Copy out every line of the data exactly.
◆ ◆ ◆ ◆
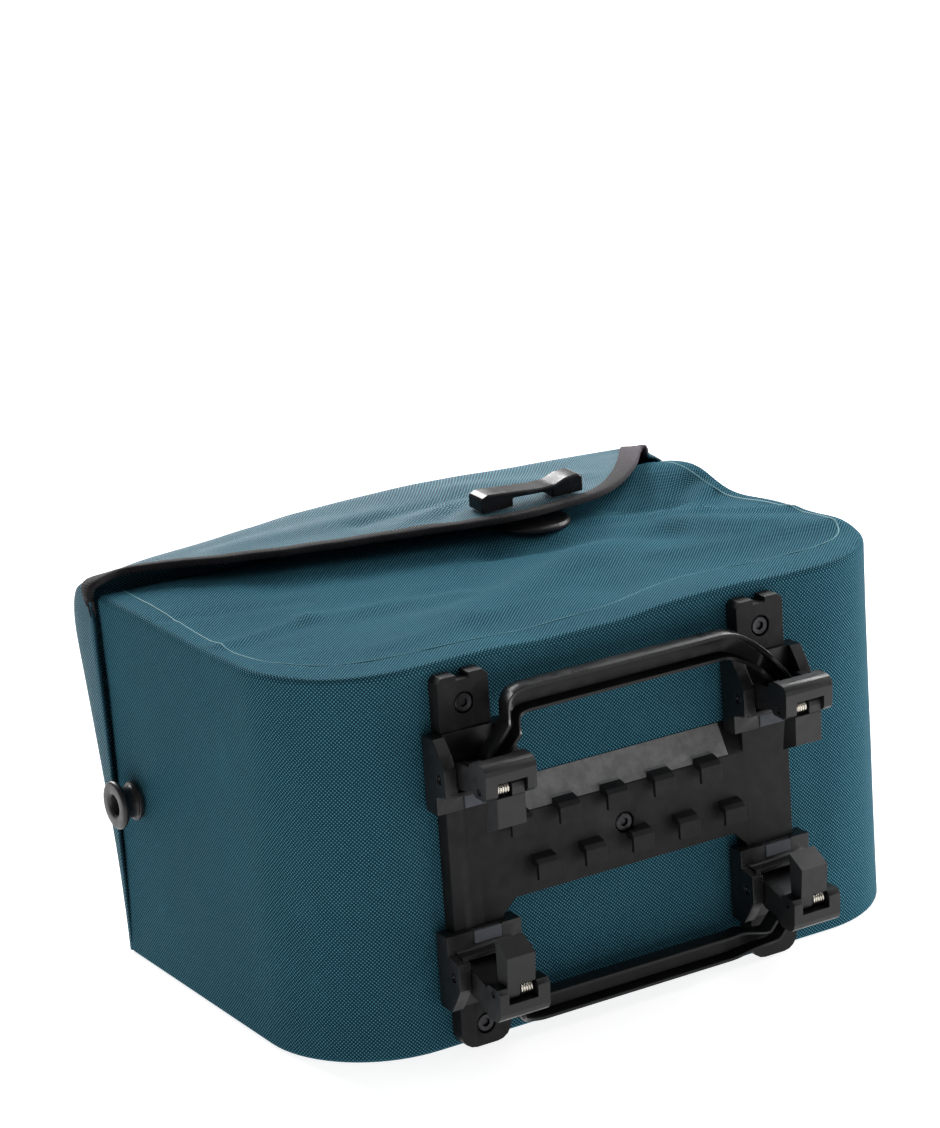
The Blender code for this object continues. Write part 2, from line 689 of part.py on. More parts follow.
def make_plate():
    """The H-shaped adapter plate with two rows of hook tabs."""
    overlap = LEG_WIDTH / 4
    left, right = leg_places().values()
    solids = [prism(leg_outline(x), PLATE_FRONT_Y, PLATE_BACK_Y, "Y") for x in (left, right)]
    low = PLATE_Z - BRIDGE_BELOW
    high = PLATE_Z + BRIDGE_ABOVE
    section = [(PLATE_FRONT_Y, low), (PLATE_FRONT_Y, high), (PLATE_BACK_Y, high + BRIDGE_UPPER_FLANK),
               (PLATE_BACK_Y, low - BRIDGE_LOWER_FLANK)]
    inner = LEG_WIDTH / 2 - overlap
    solids.append(prism(section, left + inner, right - inner))
    for x, side in ((left, 1), (right, -1)):
        edge = x + side * inner
        gusset = [(edge, low - BRIDGE_GUSSET), (edge, low + overlap),
                  (x + side * (LEG_WIDTH / 2 + BRIDGE_GUSSET), low + overlap),
                  (x + side * (LEG_WIDTH / 2 + BRIDGE_GUSSET), low),
                  (x + side * LEG_WIDTH / 2, low - BRIDGE_GUSSET)]
        solids.append(prism(gusset, PLATE_FRONT_Y, (PLATE_FRONT_Y + PLATE_BACK_Y) / 2, "Y"))
    root = PLATE_FRONT_Y + PLATE_THICKNESS / 3
    for shift, level in TAB_ROWS:
        for tab in range(TABS_PER_ROW):
            x = PLATE_OFFSET + shift + TAB_PITCH * (tab - (TABS_PER_ROW - 1) / 2)
            z = PLATE_Z + level
            outer = PLATE_FRONT_Y - TAB_OUT
            hook = [(root, z + TAB_HEIGHT / 2), (outer + TAB_LIP, z + TAB_HEIGHT / 2 - TAB_LIP),
                    (outer, z + TAB_HEIGHT / 2 - 2 * TAB_LIP), (outer, z - TAB_HEIGHT / 2),
                    (outer + TAB_LIP, z - TAB_HEIGHT / 2), (outer + TAB_LIP, z), (root, z + TAB_LIP)]
            solids.append(prism(hook, x - TAB_WIDTH / 2, x + TAB_WIDTH / 2))
    cutters = []
    for x, z in screw_places().values():
        cutters.append(round_bar((x, z), SCREW_RADIUS + 2 * PIN_GAP, PLATE_FRONT_Y + RECESS_DEPTH,
                                 PLATE_FRONT_Y - RECESS_DEPTH, "Y", STUD_SIDES))
    add_object("base_plate", fuse(solids, cutters), "black_plastic")


def make_screws():
    """Socket screws that sit in the plate's recesses."""
    seat = PLATE_FRONT_Y + RECESS_DEPTH - SEAT_GAP
    for name, (x, z) in screw_places().items():
        head = round_bar((x, z), SCREW_RADIUS, seat, seat - SCREW_HEIGHT, "Y")
        socket = round_bar((x, z), SCREW_SOCKET, seat - SCREW_HEIGHT / 2, seat - 2 * SCREW_HEIGHT, "Y", 6)
        add_object(name, fuse([head], [socket]), "dark_steel")


def clamp_outline(points, origin, side):
    """Turn (out, along) pairs into (y, z) about an origin; side is 1 above and -1 below."""
    return [(-(out - origin[0]), side * (along - origin[1])) for out, along in points]


def make_bracket(name, location, side):
    """A bracket that saddles a leg: two faceted cheeks, a jaw and its ledge."""
    origin = (0, 0)
    half = BRACKET_WIDTH / 2
    cheek = [(-BRACKET_WRAP, JAW_FROM), (JAW_OUT, JAW_FROM), (JAW_OUT, JAW_TO),
             (BLOCK_OUT, JAW_TO + LEDGE_THICKNESS), (BLOCK_OUT, BLOCK_TO),
             (SHOULDER_OUT, SHOULDER_ALONG), (JAW_OUT, BRACKET_TOP), (-BRACKET_WRAP, BRACKET_TOP)]
    ledge_top = JAW_TO + LEDGE_THICKNESS
    ledge = [(SEAT_GAP, JAW_TO - LEDGE_THICKNESS), (JAW_OUT, JAW_TO - LEDGE_THICKNESS),
             (JAW_OUT + LEDGE_THICKNESS / 3, JAW_TO - LEDGE_THICKNESS / 3),
             (JAW_OUT + LEDGE_THICKNESS, JAW_TO), (LEDGE_OUT, JAW_TO), (LEDGE_OUT, ledge_top),
             (SEAT_GAP, ledge_top)]
    jaw = [(SEAT_GAP, JAW_FROM), (JAW_OUT, JAW_FROM), (JAW_OUT, JAW_TO), (SEAT_GAP, JAW_TO)]
    pad_floor = JAW_OUT + PAD_PROUD - PAD_THICKNESS - SEAT_GAP
    floor = [(SEAT_GAP, JAW_FROM), (pad_floor, JAW_FROM), (pad_floor, JAW_TO), (SEAT_GAP, JAW_TO)]
    back_out = SEAT_GAP + BACK_PLATE
    back = [(SEAT_GAP, JAW_TO), (back_out, JAW_TO), (back_out, BRACKET_TOP), (SEAT_GAP, BRACKET_TOP)]
    overlap = (half - CHEEK_INSIDE) / 3
    inside = CHEEK_INSIDE + overlap
    pad_left = PAD_SHIFT - PAD_WIDTH / 2 - SEAT_GAP
    pad_right = PAD_SHIFT + PAD_WIDTH / 2 + SEAT_GAP
    parts = ((cheek, -half, -CHEEK_INSIDE), (cheek, CHEEK_INSIDE, half), (back, -inside, inside),
             (ledge, -inside, inside), (floor, -inside, inside), (jaw, -inside, pad_left),
             (jaw, pad_right, inside))
    solids = [prism(clamp_outline(points, origin, side), start, end) for points, start, end in parts]
    bore = clamp_outline(circle((PIN_OUT, PIN_ALONG), PIN_RADIUS + PIN_GAP, ROUND_SIDES), origin, side)
    mesh = fuse(solids, [prism(bore, -BRACKET_WIDTH, BRACKET_WIDTH)])
    add_object("bracket_" + name, mesh, "black_plastic", location=location)

    pad_from = JAW_FROM + SEAT_GAP
    pad_to = JAW_TO - LEDGE_THICKNESS - SEAT_GAP
    pad = [(pad_floor + SEAT_GAP, pad_from), (JAW_OUT + PAD_PROUD, pad_from),
           (JAW_OUT + PAD_PROUD, pad_to), (pad_floor + SEAT_GAP, pad_to)]
    mesh = prism(clamp_outline(pad, origin, side), pad_left + SEAT_GAP, pad_right - SEAT_GAP)
    add_object("jaw_pad_" + name, mesh, "grey_rubber", location=location)

    pin = clamp_outline(circle((PIN_OUT, PIN_ALONG), PIN_RADIUS, ROUND_SIDES), origin, side)
    mesh = prism(pin, -half + SEAT_GAP, half - SEAT_GAP)
    add_object("bracket_pin_" + name, mesh, "dark_steel", location=location)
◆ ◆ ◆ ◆
Task response:
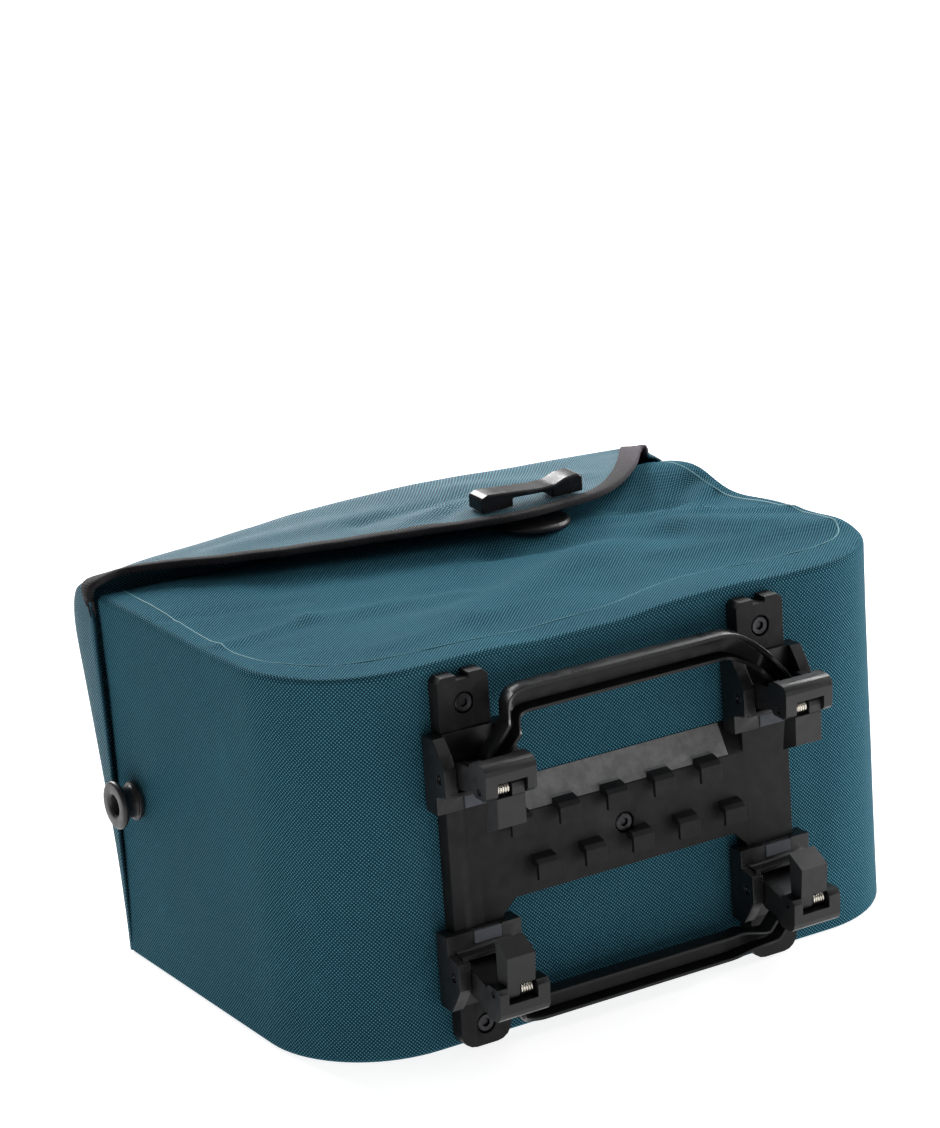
The Blender code for this object continues. Write part 2, from line 689 of part.py on. More parts follow.
def make_plate():
    """The H-shaped adapter plate with two rows of hook tabs."""
    overlap = LEG_WIDTH / 4
    left, right = leg_places().values()
    solids = [prism(leg_outline(x), PLATE_FRONT_Y, PLATE_BACK_Y, "Y") for x in (left, right)]
    low = PLATE_Z - BRIDGE_BELOW
    high = PLATE_Z + BRIDGE_ABOVE
    section = [(PLATE_FRONT_Y, low), (PLATE_FRONT_Y, high), (PLATE_BACK_Y, high + BRIDGE_UPPER_FLANK),
               (PLATE_BACK_Y, low - BRIDGE_LOWER_FLANK)]
    inner = LEG_WIDTH / 2 - overlap
    solids.append(prism(section, left + inner, right - inner))
    for x, side in ((left, 1), (right, -1)):
        edge = x + side * inner
        gusset = [(edge, low - BRIDGE_GUSSET), (edge, low + overlap),
                  (x + side * (LEG_WIDTH / 2 + BRIDGE_GUSSET), low + overlap),
                  (x + side * (LEG_WIDTH / 2 + BRIDGE_GUSSET), low),
                  (x + side * LEG_WIDTH / 2, low - BRIDGE_GUSSET)]
        solids.append(prism(gusset, PLATE_FRONT_Y, (PLATE_FRONT_Y + PLATE_BACK_Y) / 2, "Y"))
    root = PLATE_FRONT_Y + PLATE_THICKNESS / 3
    for shift, level in TAB_ROWS:
        for tab in range(TABS_PER_ROW):
            x = PLATE_OFFSET + shift + TAB_PITCH * (tab - (TABS_PER_ROW - 1) / 2)
            z = PLATE_Z + level
            outer = PLATE_FRONT_Y - TAB_OUT
            hook = [(root, z + TAB_HEIGHT / 2), (outer + TAB_LIP, z + TAB_HEIGHT / 2 - TAB_LIP),
                    (outer, z + TAB_HEIGHT / 2 - 2 * TAB_LIP), (outer, z - TAB_HEIGHT / 2),
                    (outer + TAB_LIP, z - TAB_HEIGHT / 2), (outer + TAB_LIP, z), (root, z + TAB_LIP)]
            solids.append(prism(hook, x - TAB_WIDTH / 2, x + TAB_WIDTH / 2))
    cutters = []
    for x, z in screw_places().values():
        cutters.append(round_bar((x, z), SCREW_RADIUS + 2 * PIN_GAP, PLATE_FRONT_Y + RECESS_DEPTH,
                                 PLATE_FRONT_Y - RECESS_DEPTH, "Y", STUD_SIDES))
    add_object("base_plate", fuse(solids, cutters), "black_plastic")


def make_screws():
    """Socket screws that sit in the plate's recesses."""
    seat = PLATE_FRONT_Y + RECESS_DEPTH - SEAT_GAP
    for name, (x, z) in screw_places().items():
        head = round_bar((x, z), SCREW_RADIUS, seat, seat - SCREW_HEIGHT, "Y")
        socket = round_bar((x, z), SCREW_SOCKET, seat - SCREW_HEIGHT / 2, seat - 2 * SCREW_HEIGHT, "Y", 6)
        add_object(name, fuse([head], [socket]), "dark_steel")


def clamp_outline(points, origin, side):
    """Turn (out, along) pairs into (y, z) about an origin; side is 1 above and -1 below."""
    return [(-(out - origin[0]), side * (along - origin[1])) for out, along in points]


def make_bracket(name, location, side):
    """A bracket that saddles a leg: two faceted cheeks, a jaw and its ledge."""
    origin = (0, 0)
    half = BRACKET_WIDTH / 2
    cheek = [(-BRACKET_WRAP, JAW_FROM), (JAW_OUT, JAW_FROM), (JAW_OUT, JAW_TO),
             (BLOCK_OUT, JAW_TO + LEDGE_THICKNESS), (BLOCK_OUT, BLOCK_TO),
             (SHOULDER_OUT, SHOULDER_ALONG), (JAW_OUT, BRACKET_TOP), (-BRACKET_WRAP, BRACKET_TOP)]
    ledge_top = JAW_TO + LEDGE_THICKNESS
    ledge = [(SEAT_GAP, JAW_TO - LEDGE_THICKNESS), (JAW_OUT, JAW_TO - LEDGE_THICKNESS),
             (JAW_OUT + LEDGE_THICKNESS / 3, JAW_TO - LEDGE_THICKNESS / 3),
             (JAW_OUT + LEDGE_THICKNESS, JAW_TO), (LEDGE_OUT, JAW_TO), (LEDGE_OUT, ledge_top),
             (SEAT_GAP, ledge_top)]
    jaw = [(SEAT_GAP, JAW_FROM), (JAW_OUT, JAW_FROM), (JAW_OUT, JAW_TO), (SEAT_GAP, JAW_TO)]
    pad_floor = JAW_OUT + PAD_PROUD - PAD_THICKNESS - SEAT_GAP
    floor = [(SEAT_GAP, JAW_FROM), (pad_floor, JAW_FROM), (pad_floor, JAW_TO), (SEAT_GAP, JAW_TO)]
    back_out = SEAT_GAP + BACK_PLATE
    back = [(SEAT_GAP, JAW_TO), (back_out, JAW_TO), (back_out, BRACKET_TOP), (SEAT_GAP, BRACKET_TOP)]
    overlap = (half - CHEEK_INSIDE) / 3
    inside = CHEEK_INSIDE + overlap
    pad_left = PAD_SHIFT - PAD_WIDTH / 2 - SEAT_GAP
    pad_right = PAD_SHIFT + PAD_WIDTH / 2 + SEAT_GAP
    parts = ((cheek, -half, -CHEEK_INSIDE), (cheek, CHEEK_INSIDE, half), (back, -inside, inside),
             (ledge, -inside, inside), (floor, -inside, inside), (jaw, -inside, pad_left),
             (jaw, pad_right, inside))
    solids = [prism(clamp_outline(points, origin, side), start, end) for points, start, end in parts]
    bore = clamp_outline(circle((PIN_OUT, PIN_ALONG), PIN_RADIUS + PIN_GAP, ROUND_SIDES), origin, side)
    mesh = fuse(solids, [prism(bore, -BRACKET_WIDTH, BRACKET_WIDTH)])
    add_object("bracket_" + name, mesh, "black_plastic", location=location)

    pad_from = JAW_FROM + SEAT_GAP
    pad_to = JAW_TO - LEDGE_THICKNESS - SEAT_GAP
    pad = [(pad_floor + SEAT_GAP, pad_from), (JAW_OUT + PAD_PROUD, pad_from),
           (JAW_OUT + PAD_PROUD, pad_to), (pad_floor + SEAT_GAP, pad_to)]
    mesh = prism(clamp_outline(pad, origin, side), pad_left + SEAT_GAP, pad_right - SEAT_GAP)
    add_object("jaw_pad_" + name, mesh, "grey_rubber", location=location)

    pin = clamp_outline(circle((PIN_OUT, PIN_ALONG), PIN_RADIUS, ROUND_SIDES), origin, side)
    mesh = prism(pin, -half + SEAT_GAP, half - SEAT_GAP)
    add_object("bracket_pin_" + name, mesh, "dark_steel", location=location)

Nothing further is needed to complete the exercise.